┌─ Available data

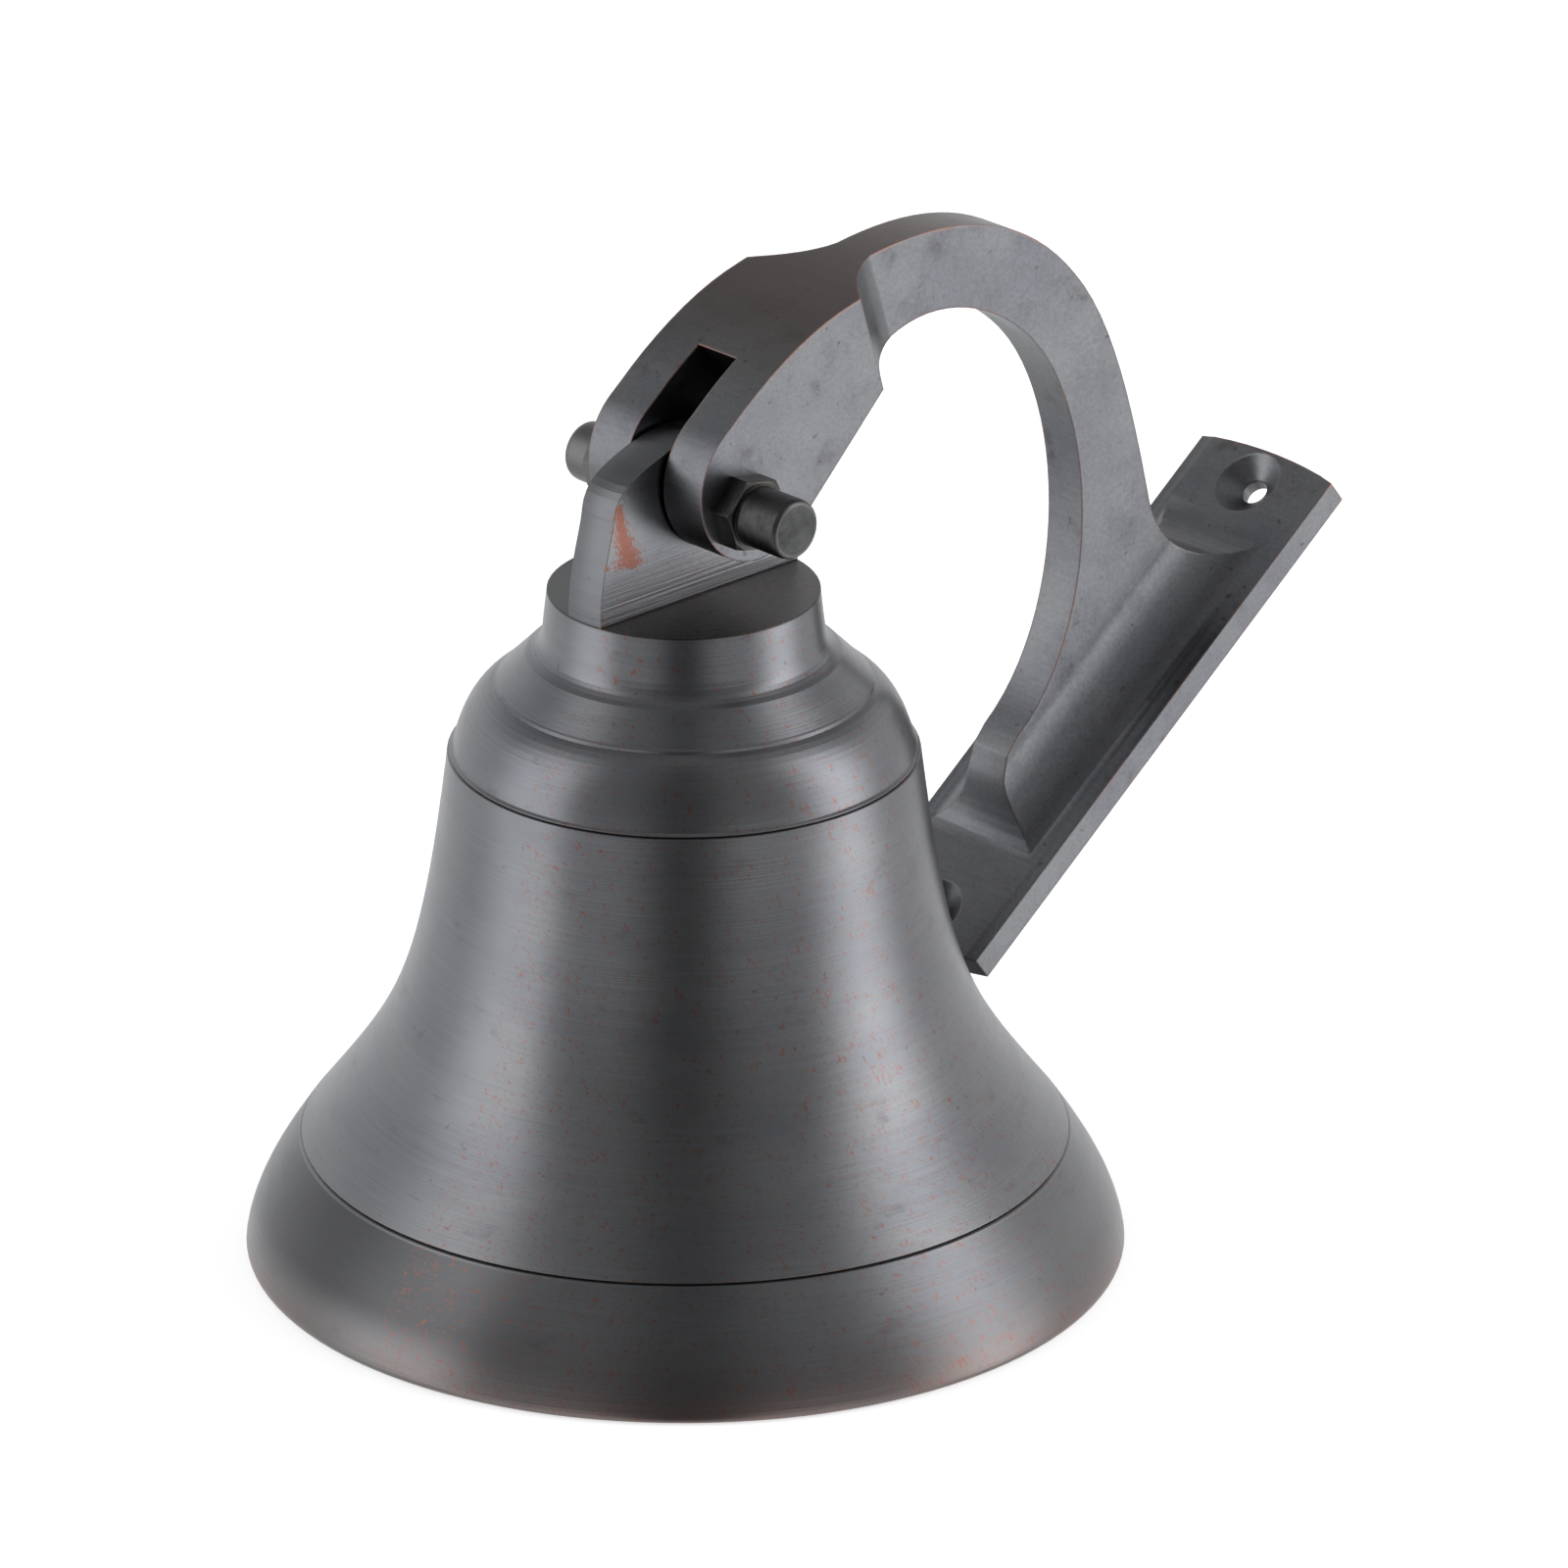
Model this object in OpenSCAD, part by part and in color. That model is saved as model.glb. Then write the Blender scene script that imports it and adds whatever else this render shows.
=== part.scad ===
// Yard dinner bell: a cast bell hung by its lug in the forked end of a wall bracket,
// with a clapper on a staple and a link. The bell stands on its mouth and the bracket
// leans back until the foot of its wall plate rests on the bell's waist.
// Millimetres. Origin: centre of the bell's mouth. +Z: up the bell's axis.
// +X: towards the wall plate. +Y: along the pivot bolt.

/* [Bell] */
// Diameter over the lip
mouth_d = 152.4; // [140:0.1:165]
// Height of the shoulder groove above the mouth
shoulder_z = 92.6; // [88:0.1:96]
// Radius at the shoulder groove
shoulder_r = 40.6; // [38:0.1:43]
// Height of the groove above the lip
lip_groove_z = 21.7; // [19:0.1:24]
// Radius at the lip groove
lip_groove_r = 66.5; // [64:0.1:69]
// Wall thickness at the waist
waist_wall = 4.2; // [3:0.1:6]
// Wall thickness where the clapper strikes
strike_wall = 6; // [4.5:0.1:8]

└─
┌─ Available data

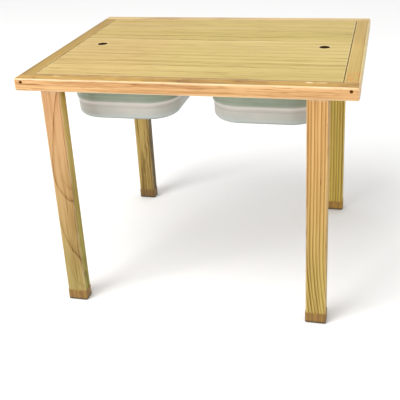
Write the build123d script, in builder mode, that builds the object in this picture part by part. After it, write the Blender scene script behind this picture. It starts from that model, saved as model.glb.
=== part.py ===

└─

### Exercise aim
Print only the run of lines that begins with the line containing "Model this object" and ends with the line containing "strike_wall = 6; // [4.5:0.1:8]", both included, exactly as they read.

### Solution
Model this object in OpenSCAD, part by part and in color. That model is saved as model.glb. Then write the Blender scene script that imports it and adds whatever else this render shows.
=== part.scad ===
// Yard dinner bell: a cast bell hung by its lug in the forked end of a wall bracket,
// with a clapper on a staple and a link. The bell stands on its mouth and the bracket
// leans back until the foot of its wall plate rests on the bell's waist.
// Millimetres. Origin: centre of the bell's mouth. +Z: up the bell's axis.
// +X: towards the wall plate. +Y: along the pivot bolt.

/* [Bell] */
// Diameter over the lip
mouth_d = 152.4; // [140:0.1:165]
// Height of the shoulder groove above the mouth
shoulder_z = 92.6; // [88:0.1:96]
// Radius at the shoulder groove
shoulder_r = 40.6; // [38:0.1:43]
// Height of the groove above the lip
lip_groove_z = 21.7; // [19:0.1:24]
// Radius at the lip groove
lip_groove_r = 66.5; // [64:0.1:69]
// Wall thickness at the waist
waist_wall = 4.2; // [3:0.1:6]
// Wall thickness where the clapper strikes
strike_wall = 6; // [4.5:0.1:8]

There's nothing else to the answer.